Elena: Until we are willing to accept into our consciousness that We are One and that all problems belong to all of us, each will keep pulling a part for themselves and trying to separate from others and justify those separations with arguments of class, religion, academic title, nationality, etc, etc, etc. This whole article is worth reading. I'm extracting little pieces.



http://www.uia.be/node/165?kap=1

"There is, then, no such thing as the food crisis. Similarly, there is no such thing, in isolation, as the population crisis, the urbanisation crisis, the pollution crisis, the armaments crisis, the oil crisis, the energy crisis, the fertiliser crisis, the resources crisis, the water crisis, the soil crisis, the fish crisis, the technology crisis or the trade crisis. Each of these crises acts on the others, and while it may be useful to focus attention on them one at a time, none of them can be solved unless the others are taken into account. This hydra-headed world crisis is difficult to comprehend. The dilemma at Rome, as at Stockholm, Caracas, Bucharest and elsewhere, is that the poor and hungry nations sense that the isolated crisis on the agenda is but a part of a wider population- resources-development crisis which unless resolved in toto will condemn them for good to the status of second-class citizens on their own planet...the present series of international conferences suffers from a universal catch-22, which states that any problem we can solve is part of a larger problem which we cannot." (Jon Tinker. The Green Revolution is over. New Scientist, 7 November 1974, p.388-393).

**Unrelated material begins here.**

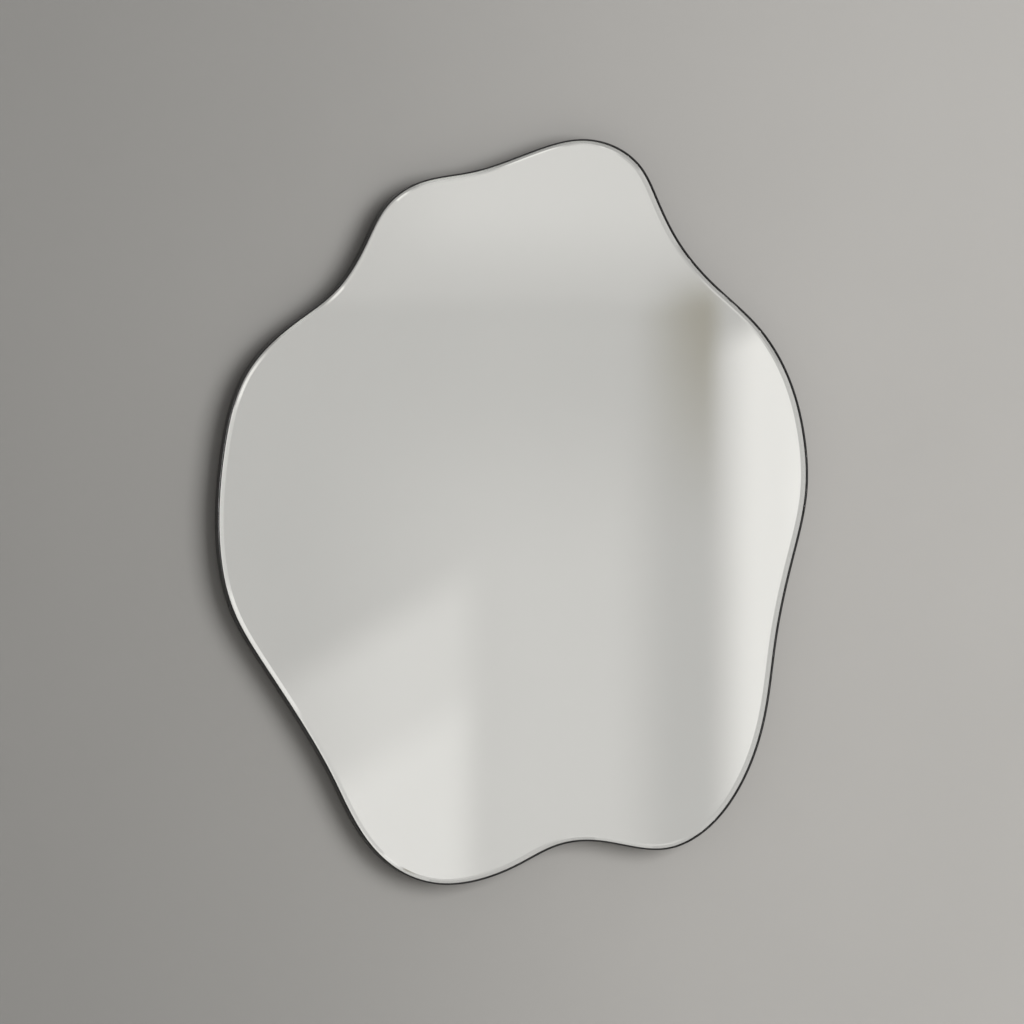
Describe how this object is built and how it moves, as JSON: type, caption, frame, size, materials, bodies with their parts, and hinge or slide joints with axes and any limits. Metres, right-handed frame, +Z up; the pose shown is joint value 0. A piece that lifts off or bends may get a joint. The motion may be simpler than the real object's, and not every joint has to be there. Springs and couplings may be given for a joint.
{
  "type": "wall mirror",
  "caption": "Free-form wall mirror: bevelled silvered glass on a black board with a thin black edge strip, strap hangers with D-rings and wall bumpers.",
  "frame": {"origin": "on the wall plane, behind the middle of the outline's width and height", "axes": "+Z up, -Y out of the glass towards the viewer, +Y into the wall, +X to the viewer's right"},
  "size_m": [0.45, 0.0183, 0.55],
  "materials": {
    "glass": "clear float glass with a polished bevel",
    "silver": "mirror silvering with protective paint on its back",
    "board": "fibreboard with a matt black coat",
    "strip": "black edge banding, satin",
    "tape": "closed-cell mounting foam",
    "zinc": "bright zinc plate",
    "rubber": "matt rubber"
  },
  "bodies": {
    "mirror": {"mirror_glass": "glass", "silver_coat": "silver", "backing_board": "board", "edge_strip": "strip", "foam_tape_1": "tape", "foam_tape_2": "tape", "foam_tape_3": "tape", "foam_tape_4": "tape", "foam_tape_5": "tape", "foam_tape_6": "tape", "wall_bumper_upper_right": "rubber", "wall_bumper_lower_right": "rubber", "wall_bumper_lower_left": "rubber", "wall_bumper_upper_left": "rubber", "hanger_strap_left": "zinc", "hanger_screw_left_upper": "zinc", "hanger_screw_left_lower": "zinc", "hanger_strap_right": "zinc", "hanger_screw_right_upper": "zinc", "hanger_screw_right_lower": "zinc"},
    "left_ring": {"d_ring_left": "zinc"},
    "right_ring": {"d_ring_right": "zinc"}
  },
  "joints": [
    {"name": "left_ring_swing", "type": "hinge", "parent": "mirror", "child": "left_ring", "pos_m": [-0.09627, -0.00295, 0.1], "axis": [-1, 0, 0], "range_deg": [0, 170]},
    {"name": "right_ring_swing", "type": "hinge", "parent": "mirror", "child": "right_ring", "pos_m": [0.10522, -0.00295, 0.1], "axis": [-1, 0, 0], "range_deg": [0, 170]}
  ]
}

Although there is agreement that there are interrelationships between problems, little concerted effort has been made to identify how many there are and between which problems. Such efforts as have been made have generally been limited to determining adequate descriptions (in mathematical terms) for the nature of the relationships between a handful of major or critical problems. The relationships between other problems have only been explored within the various specialized domains, irrespective of any wider significance. Communication between such domains is generally agreed to be poor or non-existent.